■ **Task goal**
Repeat every record below exactly as it appears.

■ **Provided records**
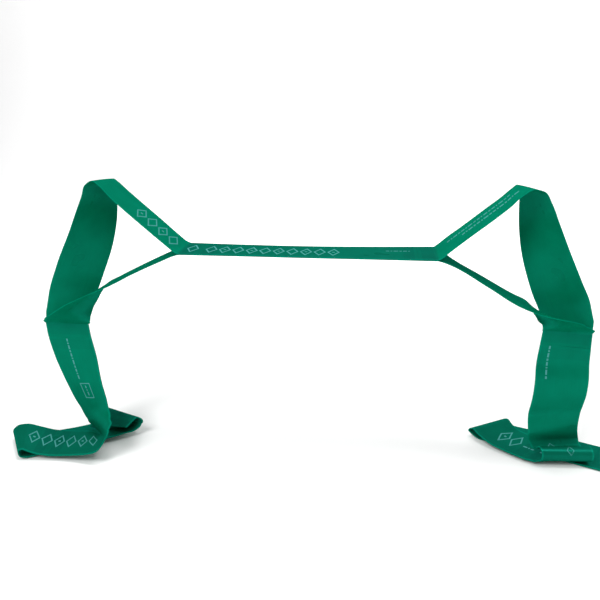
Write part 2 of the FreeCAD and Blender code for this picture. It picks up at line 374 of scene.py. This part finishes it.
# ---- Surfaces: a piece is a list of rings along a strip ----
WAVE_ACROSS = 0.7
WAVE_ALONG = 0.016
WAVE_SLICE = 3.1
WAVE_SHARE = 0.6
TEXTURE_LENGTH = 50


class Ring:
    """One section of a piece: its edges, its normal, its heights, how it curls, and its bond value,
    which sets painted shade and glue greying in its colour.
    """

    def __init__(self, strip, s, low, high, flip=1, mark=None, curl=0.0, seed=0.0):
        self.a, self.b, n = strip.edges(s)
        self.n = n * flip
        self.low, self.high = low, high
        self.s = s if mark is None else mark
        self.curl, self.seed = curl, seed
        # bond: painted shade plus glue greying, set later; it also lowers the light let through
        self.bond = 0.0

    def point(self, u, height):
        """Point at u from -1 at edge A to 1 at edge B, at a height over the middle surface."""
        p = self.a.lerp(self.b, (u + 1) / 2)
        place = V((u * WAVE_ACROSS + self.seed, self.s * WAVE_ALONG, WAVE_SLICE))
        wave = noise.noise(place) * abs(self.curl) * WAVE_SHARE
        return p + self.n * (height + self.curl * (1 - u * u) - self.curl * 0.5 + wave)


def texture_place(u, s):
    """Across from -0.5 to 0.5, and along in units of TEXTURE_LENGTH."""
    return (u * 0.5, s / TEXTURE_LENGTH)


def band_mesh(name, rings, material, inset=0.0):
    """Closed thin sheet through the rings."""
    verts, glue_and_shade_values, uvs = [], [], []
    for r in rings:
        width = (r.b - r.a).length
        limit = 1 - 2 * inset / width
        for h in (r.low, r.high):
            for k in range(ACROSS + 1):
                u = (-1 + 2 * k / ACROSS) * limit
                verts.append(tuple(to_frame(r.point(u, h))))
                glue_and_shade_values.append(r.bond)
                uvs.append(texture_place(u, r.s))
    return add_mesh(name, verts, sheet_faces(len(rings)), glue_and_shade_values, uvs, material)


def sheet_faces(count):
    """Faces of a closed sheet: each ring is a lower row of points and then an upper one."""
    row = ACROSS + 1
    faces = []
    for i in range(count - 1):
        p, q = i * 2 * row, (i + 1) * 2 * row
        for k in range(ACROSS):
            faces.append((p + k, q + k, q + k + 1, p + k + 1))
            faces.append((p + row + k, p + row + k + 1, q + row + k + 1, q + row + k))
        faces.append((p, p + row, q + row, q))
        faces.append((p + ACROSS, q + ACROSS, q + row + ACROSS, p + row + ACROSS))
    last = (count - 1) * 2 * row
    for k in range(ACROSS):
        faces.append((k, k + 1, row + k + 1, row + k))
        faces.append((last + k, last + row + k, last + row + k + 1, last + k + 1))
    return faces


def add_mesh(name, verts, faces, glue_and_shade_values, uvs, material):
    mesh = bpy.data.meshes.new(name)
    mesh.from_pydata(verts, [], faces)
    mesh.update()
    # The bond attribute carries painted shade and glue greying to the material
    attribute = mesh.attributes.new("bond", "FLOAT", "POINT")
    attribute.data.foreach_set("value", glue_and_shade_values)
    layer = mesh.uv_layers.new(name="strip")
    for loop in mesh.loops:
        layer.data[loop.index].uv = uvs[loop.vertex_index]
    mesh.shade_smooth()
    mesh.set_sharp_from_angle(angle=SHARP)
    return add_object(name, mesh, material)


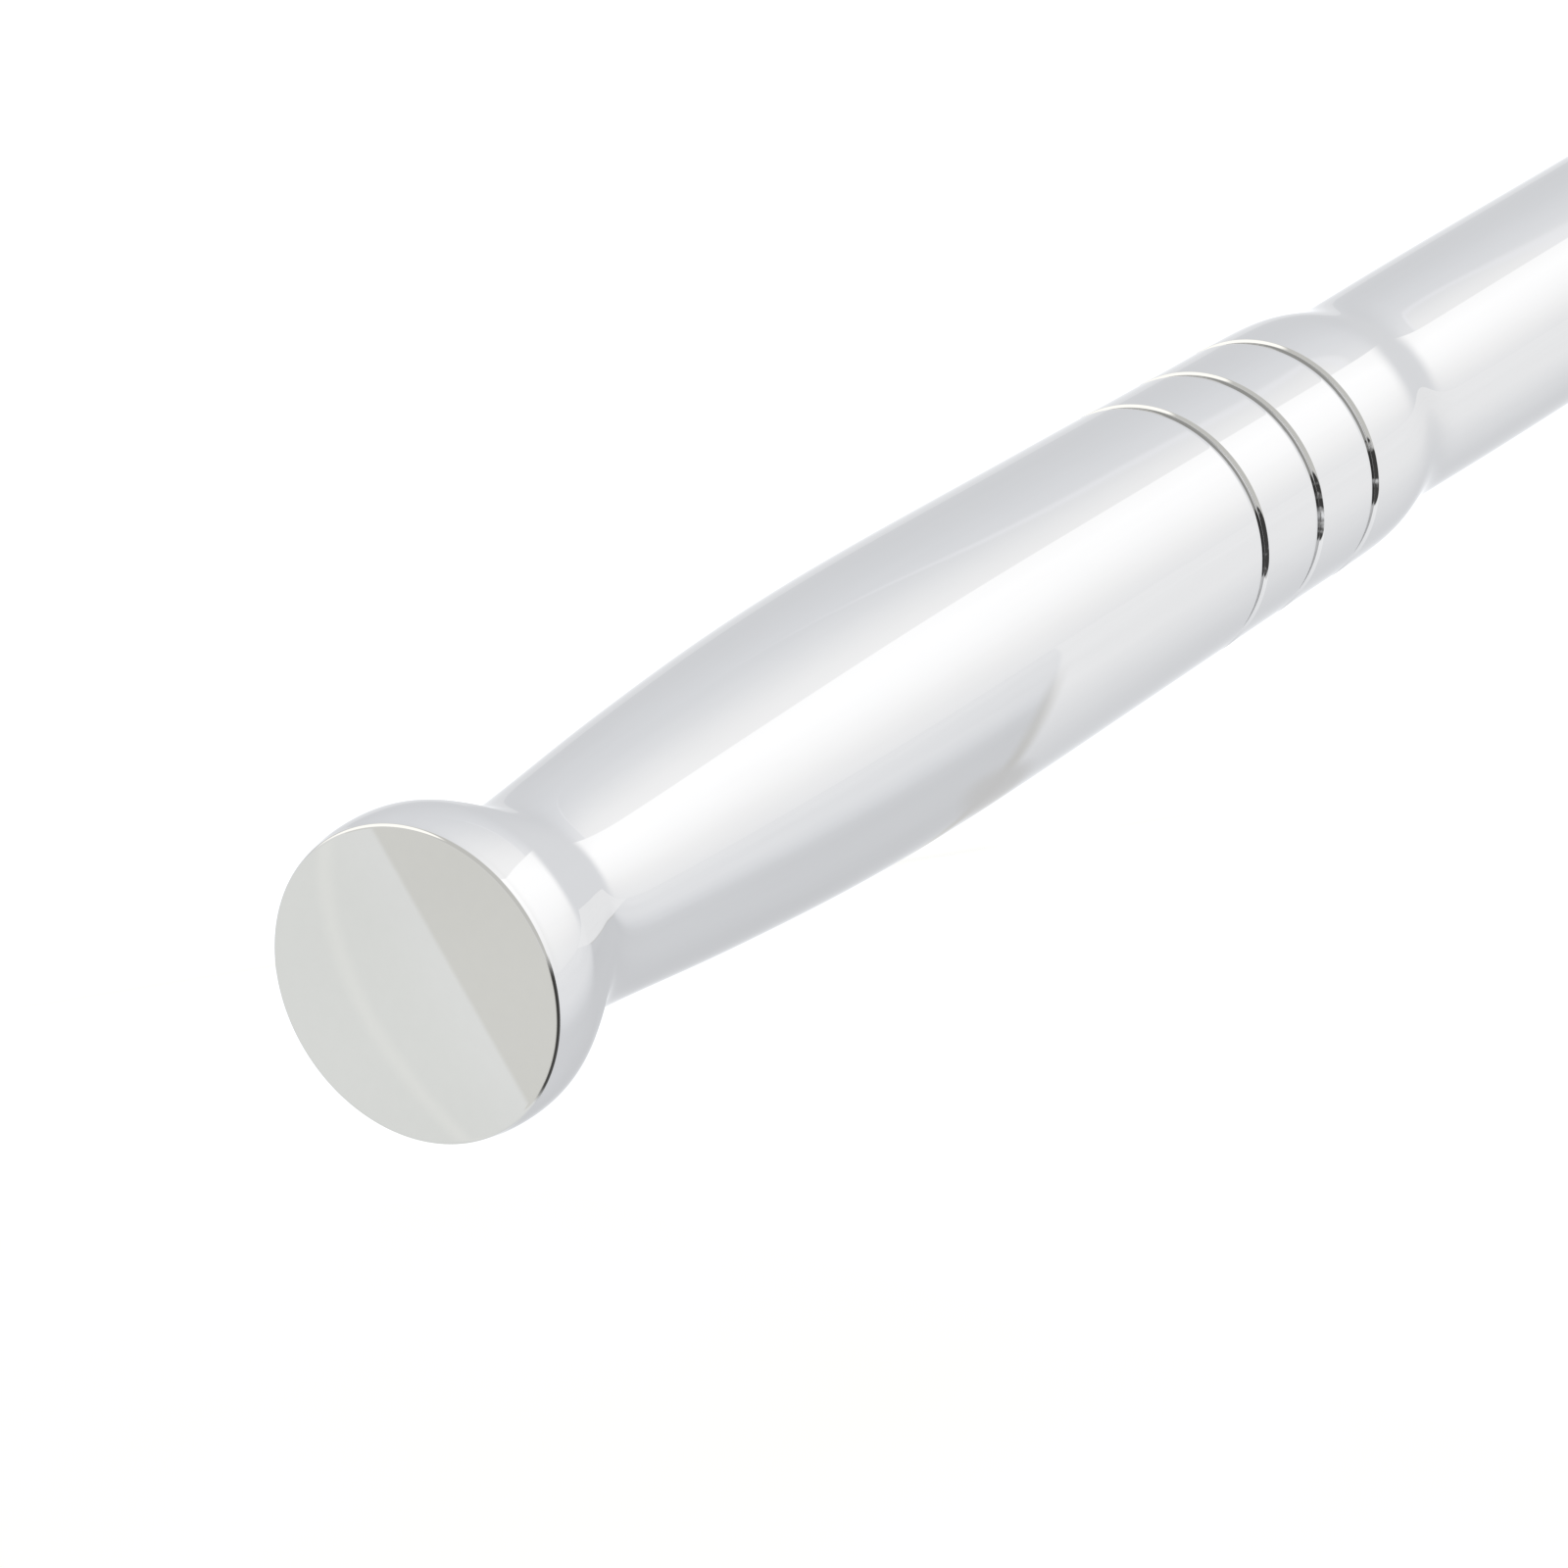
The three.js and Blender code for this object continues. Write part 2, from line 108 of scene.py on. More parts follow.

■ **Full solution**
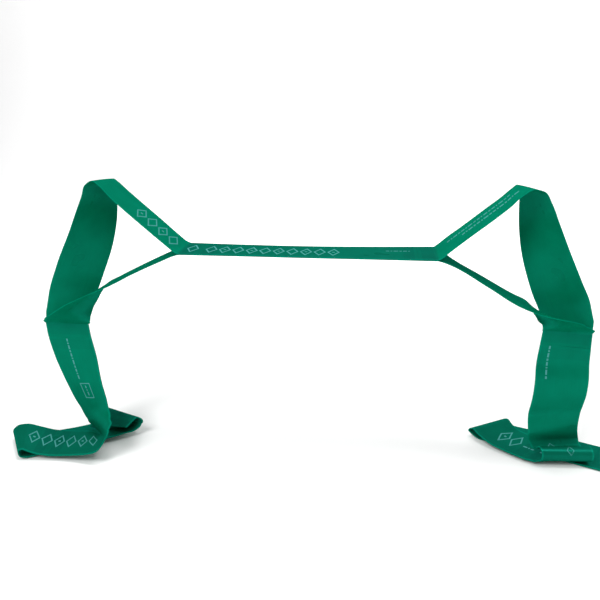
Write part 2 of the FreeCAD and Blender code for this picture. It picks up at line 374 of scene.py. This part finishes it.
# ---- Surfaces: a piece is a list of rings along a strip ----
WAVE_ACROSS = 0.7
WAVE_ALONG = 0.016
WAVE_SLICE = 3.1
WAVE_SHARE = 0.6
TEXTURE_LENGTH = 50


class Ring:
    """One section of a piece: its edges, its normal, its heights, how it curls, and its bond value,
    which sets painted shade and glue greying in its colour.
    """

    def __init__(self, strip, s, low, high, flip=1, mark=None, curl=0.0, seed=0.0):
        self.a, self.b, n = strip.edges(s)
        self.n = n * flip
        self.low, self.high = low, high
        self.s = s if mark is None else mark
        self.curl, self.seed = curl, seed
        # bond: painted shade plus glue greying, set later; it also lowers the light let through
        self.bond = 0.0

    def point(self, u, height):
        """Point at u from -1 at edge A to 1 at edge B, at a height over the middle surface."""
        p = self.a.lerp(self.b, (u + 1) / 2)
        place = V((u * WAVE_ACROSS + self.seed, self.s * WAVE_ALONG, WAVE_SLICE))
        wave = noise.noise(place) * abs(self.curl) * WAVE_SHARE
        return p + self.n * (height + self.curl * (1 - u * u) - self.curl * 0.5 + wave)


def texture_place(u, s):
    """Across from -0.5 to 0.5, and along in units of TEXTURE_LENGTH."""
    return (u * 0.5, s / TEXTURE_LENGTH)


def band_mesh(name, rings, material, inset=0.0):
    """Closed thin sheet through the rings."""
    verts, glue_and_shade_values, uvs = [], [], []
    for r in rings:
        width = (r.b - r.a).length
        limit = 1 - 2 * inset / width
        for h in (r.low, r.high):
            for k in range(ACROSS + 1):
                u = (-1 + 2 * k / ACROSS) * limit
                verts.append(tuple(to_frame(r.point(u, h))))
                glue_and_shade_values.append(r.bond)
                uvs.append(texture_place(u, r.s))
    return add_mesh(name, verts, sheet_faces(len(rings)), glue_and_shade_values, uvs, material)


def sheet_faces(count):
    """Faces of a closed sheet: each ring is a lower row of points and then an upper one."""
    row = ACROSS + 1
    faces = []
    for i in range(count - 1):
        p, q = i * 2 * row, (i + 1) * 2 * row
        for k in range(ACROSS):
            faces.append((p + k, q + k, q + k + 1, p + k + 1))
            faces.append((p + row + k, p + row + k + 1, q + row + k + 1, q + row + k))
        faces.append((p, p + row, q + row, q))
        faces.append((p + ACROSS, q + ACROSS, q + row + ACROSS, p + row + ACROSS))
    last = (count - 1) * 2 * row
    for k in range(ACROSS):
        faces.append((k, k + 1, row + k + 1, row + k))
        faces.append((last + k, last + row + k, last + row + k + 1, last + k + 1))
    return faces


def add_mesh(name, verts, faces, glue_and_shade_values, uvs, material):
    mesh = bpy.data.meshes.new(name)
    mesh.from_pydata(verts, [], faces)
    mesh.update()
    # The bond attribute carries painted shade and glue greying to the material
    attribute = mesh.attributes.new("bond", "FLOAT", "POINT")
    attribute.data.foreach_set("value", glue_and_shade_values)
    layer = mesh.uv_layers.new(name="strip")
    for loop in mesh.loops:
        layer.data[loop.index].uv = uvs[loop.vertex_index]
    mesh.shade_smooth()
    mesh.set_sharp_from_angle(angle=SHARP)
    return add_object(name, mesh, material)


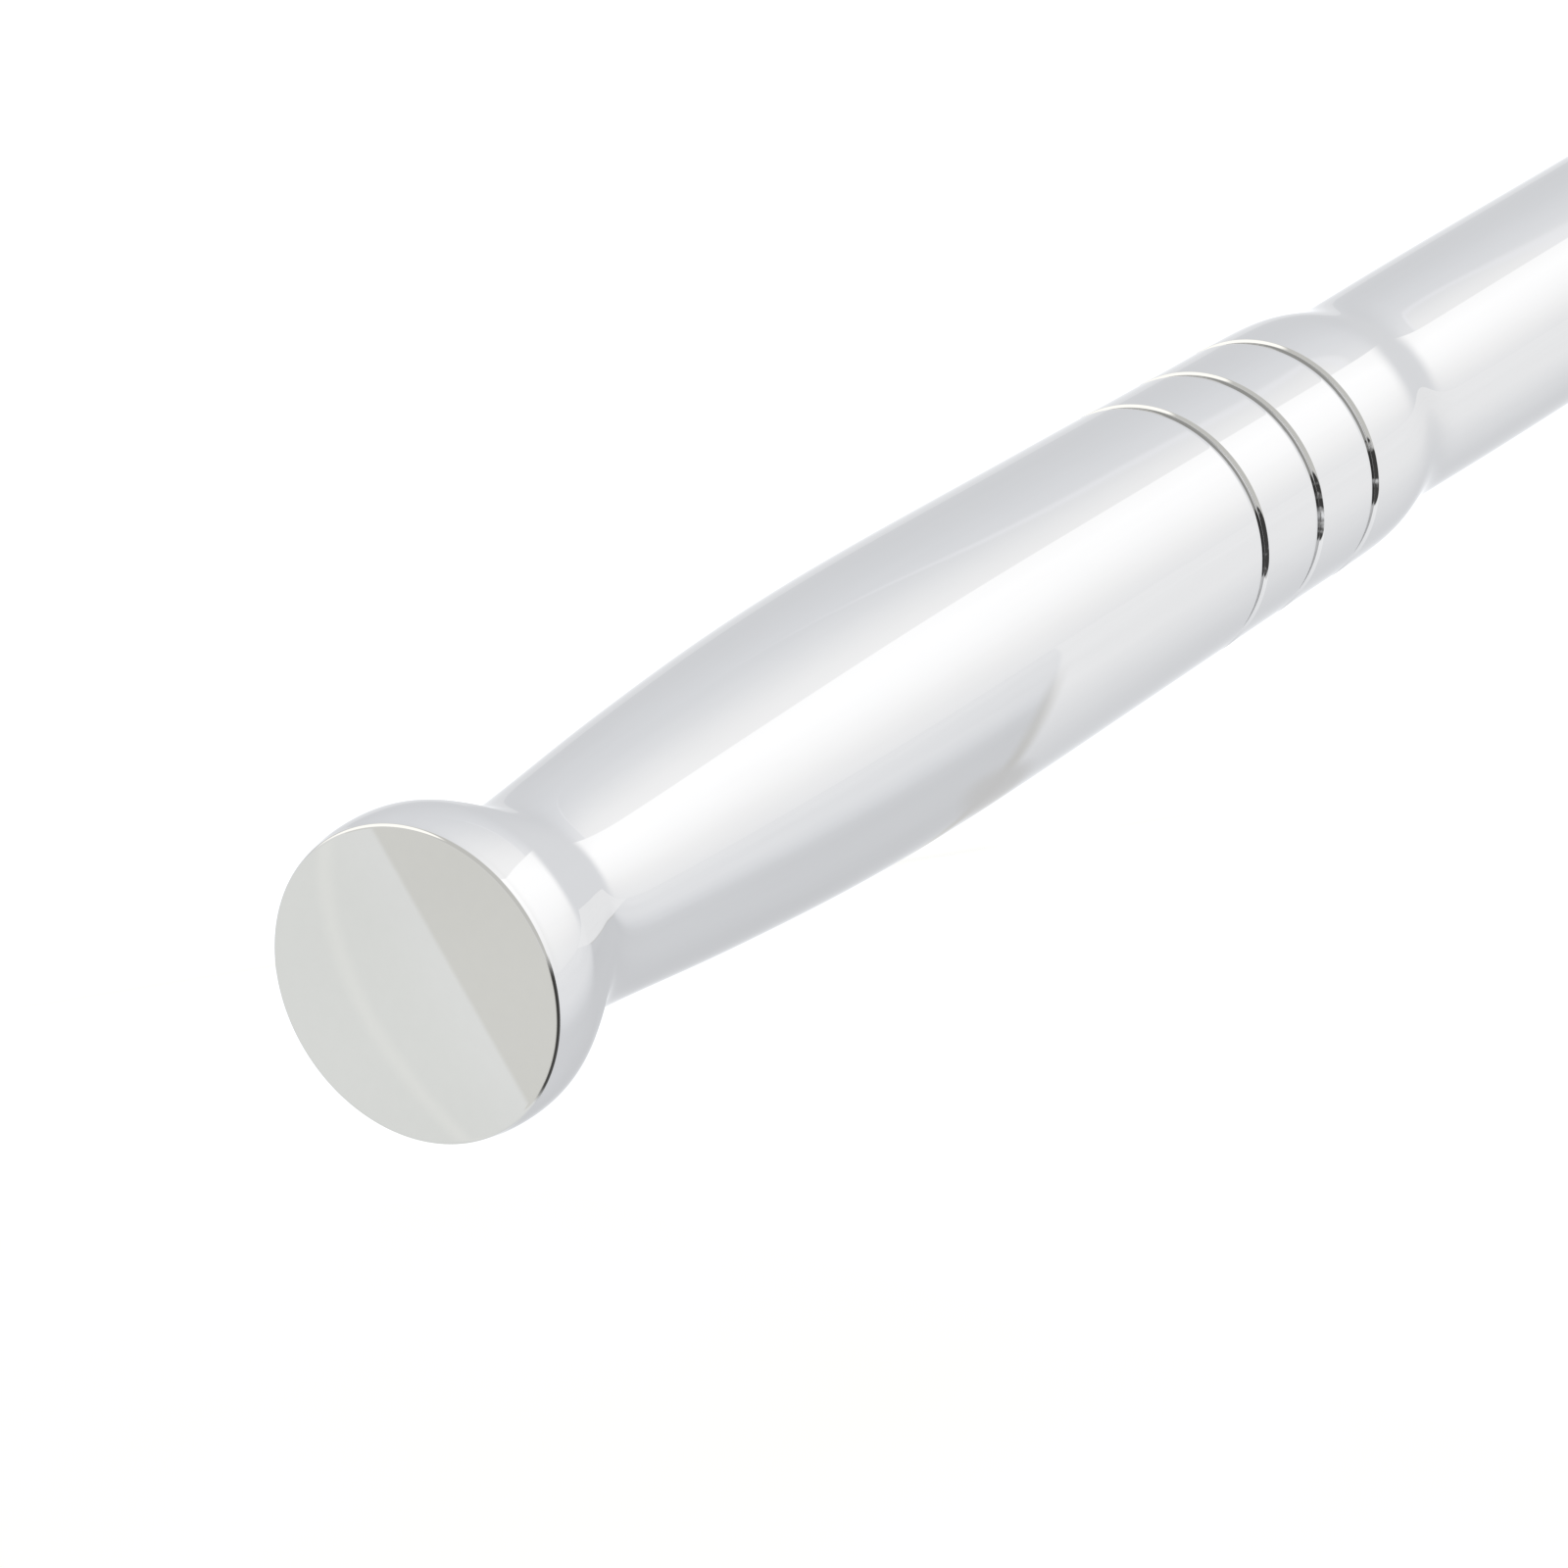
The three.js and Blender code for this object continues. Write part 2, from line 108 of scene.py on. More parts follow.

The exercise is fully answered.